[Data items]
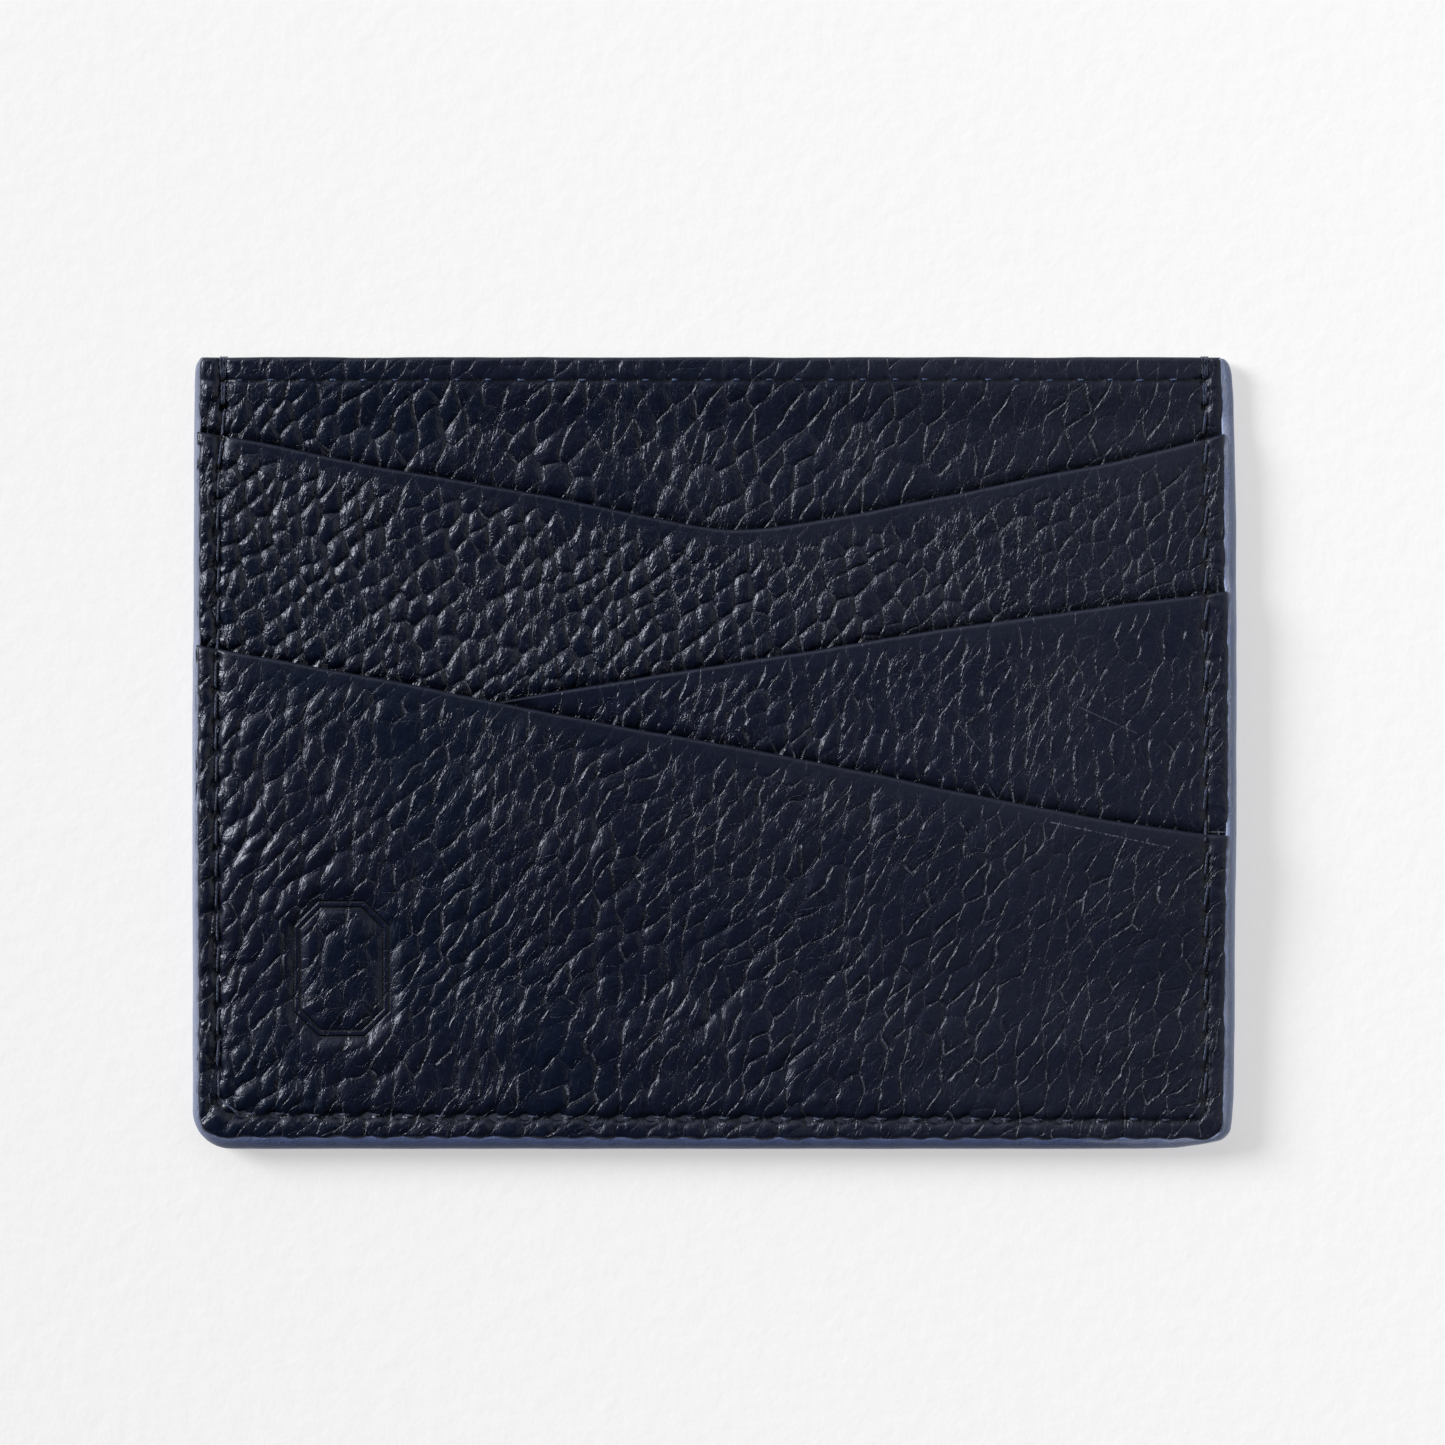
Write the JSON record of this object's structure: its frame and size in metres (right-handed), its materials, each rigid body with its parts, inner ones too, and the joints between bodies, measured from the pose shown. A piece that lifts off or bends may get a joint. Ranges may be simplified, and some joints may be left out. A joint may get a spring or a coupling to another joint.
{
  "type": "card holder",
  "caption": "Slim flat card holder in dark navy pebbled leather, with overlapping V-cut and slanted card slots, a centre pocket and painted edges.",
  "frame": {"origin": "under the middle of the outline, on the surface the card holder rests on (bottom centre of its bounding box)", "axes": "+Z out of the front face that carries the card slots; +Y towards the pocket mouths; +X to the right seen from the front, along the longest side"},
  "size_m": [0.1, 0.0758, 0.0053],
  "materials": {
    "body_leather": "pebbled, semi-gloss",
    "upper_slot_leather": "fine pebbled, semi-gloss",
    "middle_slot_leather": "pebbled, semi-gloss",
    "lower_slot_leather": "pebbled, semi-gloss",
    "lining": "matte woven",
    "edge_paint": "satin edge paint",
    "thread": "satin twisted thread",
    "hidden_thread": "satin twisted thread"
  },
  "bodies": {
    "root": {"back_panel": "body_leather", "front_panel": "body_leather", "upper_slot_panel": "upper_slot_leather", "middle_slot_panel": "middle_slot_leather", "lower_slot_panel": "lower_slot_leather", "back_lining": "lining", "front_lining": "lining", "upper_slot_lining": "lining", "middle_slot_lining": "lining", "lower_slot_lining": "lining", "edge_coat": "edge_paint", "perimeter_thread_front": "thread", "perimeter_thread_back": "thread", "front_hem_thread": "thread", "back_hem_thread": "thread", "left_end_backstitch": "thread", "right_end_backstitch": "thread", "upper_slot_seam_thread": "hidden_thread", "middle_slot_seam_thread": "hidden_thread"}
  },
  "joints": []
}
==
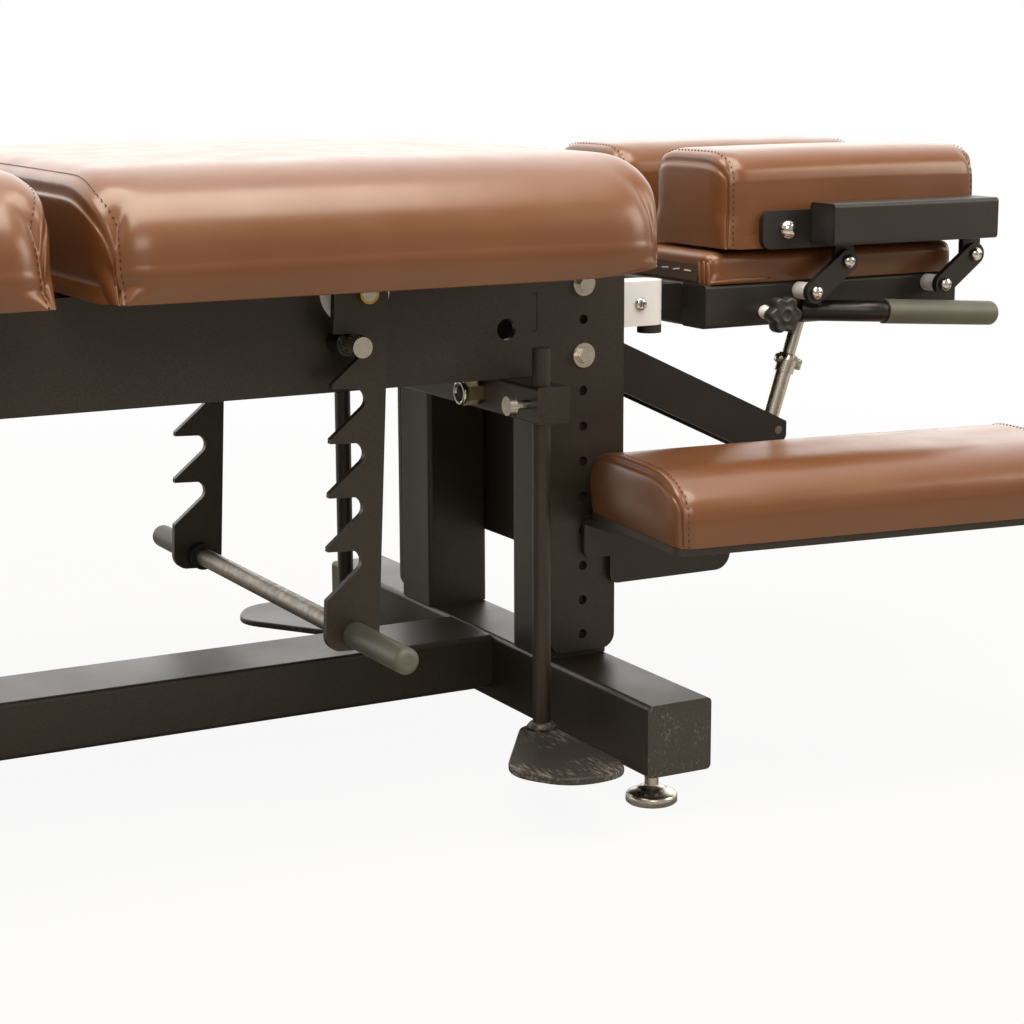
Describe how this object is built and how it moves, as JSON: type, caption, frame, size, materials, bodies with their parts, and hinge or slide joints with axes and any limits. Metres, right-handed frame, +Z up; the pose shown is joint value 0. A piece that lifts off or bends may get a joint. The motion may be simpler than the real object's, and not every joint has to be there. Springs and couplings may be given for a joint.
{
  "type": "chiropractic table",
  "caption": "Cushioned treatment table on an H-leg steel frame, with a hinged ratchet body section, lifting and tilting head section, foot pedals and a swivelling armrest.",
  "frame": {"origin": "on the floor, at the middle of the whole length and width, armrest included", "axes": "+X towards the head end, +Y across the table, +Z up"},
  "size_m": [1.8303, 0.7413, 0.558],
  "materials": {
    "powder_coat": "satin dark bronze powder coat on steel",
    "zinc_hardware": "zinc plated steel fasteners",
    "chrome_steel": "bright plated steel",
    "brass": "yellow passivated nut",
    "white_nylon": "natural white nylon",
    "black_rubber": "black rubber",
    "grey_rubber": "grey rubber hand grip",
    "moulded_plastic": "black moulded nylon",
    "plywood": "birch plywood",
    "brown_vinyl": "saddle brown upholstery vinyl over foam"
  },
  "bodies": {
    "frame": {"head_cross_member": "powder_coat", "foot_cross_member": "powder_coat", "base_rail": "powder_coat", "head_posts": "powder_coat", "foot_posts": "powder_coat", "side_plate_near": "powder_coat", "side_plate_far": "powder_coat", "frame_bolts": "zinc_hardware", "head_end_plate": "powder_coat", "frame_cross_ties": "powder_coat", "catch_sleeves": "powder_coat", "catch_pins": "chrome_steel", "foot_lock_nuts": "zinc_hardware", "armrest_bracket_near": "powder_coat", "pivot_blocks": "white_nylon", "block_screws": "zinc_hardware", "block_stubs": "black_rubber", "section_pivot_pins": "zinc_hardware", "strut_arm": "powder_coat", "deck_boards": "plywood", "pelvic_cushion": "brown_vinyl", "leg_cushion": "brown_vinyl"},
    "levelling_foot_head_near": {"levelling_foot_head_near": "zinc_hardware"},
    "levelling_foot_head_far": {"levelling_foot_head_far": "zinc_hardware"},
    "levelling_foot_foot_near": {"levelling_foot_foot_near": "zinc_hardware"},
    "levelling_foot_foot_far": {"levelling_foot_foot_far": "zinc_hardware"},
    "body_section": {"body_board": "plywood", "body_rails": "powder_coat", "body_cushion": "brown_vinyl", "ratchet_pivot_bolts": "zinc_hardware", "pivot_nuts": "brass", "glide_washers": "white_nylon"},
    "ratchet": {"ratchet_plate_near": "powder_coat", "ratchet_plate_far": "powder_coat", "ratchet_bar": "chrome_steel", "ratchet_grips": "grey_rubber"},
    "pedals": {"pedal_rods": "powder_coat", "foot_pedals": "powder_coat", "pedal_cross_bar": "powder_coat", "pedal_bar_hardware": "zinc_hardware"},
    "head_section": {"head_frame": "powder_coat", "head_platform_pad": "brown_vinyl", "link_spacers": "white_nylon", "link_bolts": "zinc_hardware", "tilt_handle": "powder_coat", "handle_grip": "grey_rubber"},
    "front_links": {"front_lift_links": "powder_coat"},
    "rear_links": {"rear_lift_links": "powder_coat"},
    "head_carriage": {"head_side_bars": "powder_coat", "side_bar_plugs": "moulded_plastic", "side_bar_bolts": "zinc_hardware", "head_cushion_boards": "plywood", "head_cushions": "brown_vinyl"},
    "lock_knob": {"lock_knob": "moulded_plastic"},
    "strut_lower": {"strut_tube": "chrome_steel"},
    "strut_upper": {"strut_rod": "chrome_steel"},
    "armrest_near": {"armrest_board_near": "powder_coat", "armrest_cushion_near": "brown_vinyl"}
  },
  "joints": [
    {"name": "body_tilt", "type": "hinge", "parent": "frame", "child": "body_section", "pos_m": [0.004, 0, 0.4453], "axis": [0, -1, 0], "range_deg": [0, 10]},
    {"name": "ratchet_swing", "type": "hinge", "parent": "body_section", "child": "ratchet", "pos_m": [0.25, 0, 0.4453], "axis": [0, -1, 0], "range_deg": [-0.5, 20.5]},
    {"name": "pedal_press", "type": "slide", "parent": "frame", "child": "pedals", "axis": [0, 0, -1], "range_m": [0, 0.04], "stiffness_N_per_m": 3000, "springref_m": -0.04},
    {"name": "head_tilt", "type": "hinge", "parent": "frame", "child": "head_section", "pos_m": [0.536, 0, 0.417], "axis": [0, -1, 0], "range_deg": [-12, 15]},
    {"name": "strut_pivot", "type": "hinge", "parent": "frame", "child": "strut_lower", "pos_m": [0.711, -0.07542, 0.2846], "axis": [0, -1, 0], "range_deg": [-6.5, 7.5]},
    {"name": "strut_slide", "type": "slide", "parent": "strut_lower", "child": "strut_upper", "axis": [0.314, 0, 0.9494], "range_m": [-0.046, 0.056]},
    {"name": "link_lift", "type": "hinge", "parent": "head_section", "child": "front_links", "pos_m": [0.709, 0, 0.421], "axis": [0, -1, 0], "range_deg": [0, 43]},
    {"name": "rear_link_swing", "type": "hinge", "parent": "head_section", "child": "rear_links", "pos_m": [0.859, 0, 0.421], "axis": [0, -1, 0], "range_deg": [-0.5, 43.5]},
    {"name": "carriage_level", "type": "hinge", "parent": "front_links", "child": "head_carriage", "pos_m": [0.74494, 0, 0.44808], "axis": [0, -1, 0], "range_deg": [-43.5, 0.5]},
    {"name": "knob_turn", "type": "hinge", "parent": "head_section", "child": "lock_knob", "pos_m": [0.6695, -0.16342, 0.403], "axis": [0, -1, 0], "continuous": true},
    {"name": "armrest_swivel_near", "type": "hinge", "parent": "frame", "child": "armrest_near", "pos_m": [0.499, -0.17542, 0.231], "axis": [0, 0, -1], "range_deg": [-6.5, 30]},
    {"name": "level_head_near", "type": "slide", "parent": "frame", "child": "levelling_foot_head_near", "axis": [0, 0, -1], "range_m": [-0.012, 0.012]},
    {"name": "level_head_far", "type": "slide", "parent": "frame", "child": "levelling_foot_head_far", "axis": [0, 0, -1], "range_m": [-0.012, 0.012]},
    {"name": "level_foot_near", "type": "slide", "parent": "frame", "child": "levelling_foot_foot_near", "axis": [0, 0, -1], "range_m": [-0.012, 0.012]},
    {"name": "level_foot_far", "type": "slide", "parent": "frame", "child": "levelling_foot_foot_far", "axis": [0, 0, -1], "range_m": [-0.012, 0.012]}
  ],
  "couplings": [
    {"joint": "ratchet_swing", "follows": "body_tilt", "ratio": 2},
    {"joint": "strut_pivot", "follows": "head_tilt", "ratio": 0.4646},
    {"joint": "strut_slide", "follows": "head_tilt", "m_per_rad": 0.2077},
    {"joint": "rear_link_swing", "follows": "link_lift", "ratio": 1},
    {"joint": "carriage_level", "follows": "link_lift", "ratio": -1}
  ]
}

== WRITTEN TASK ==
Collect from the data above every line that includes "pose".

== THE OUTPUT ==
Write the JSON record of this object's structure: its frame and size in metres (right-handed), its materials, each rigid body with its parts, inner ones too, and the joints between bodies, measured from the pose shown. A piece that lifts off or bends may get a joint. Ranges may be simplified, and some joints may be left out. A joint may get a spring or a coupling to another joint.
Describe how this object is built and how it moves, as JSON: type, caption, frame, size, materials, bodies with their parts, and hinge or slide joints with axes and any limits. Metres, right-handed frame, +Z up; the pose shown is joint value 0. A piece that lifts off or bends may get a joint. The motion may be simpler than the real object's, and not every joint has to be there. Springs and couplings may be given for a joint.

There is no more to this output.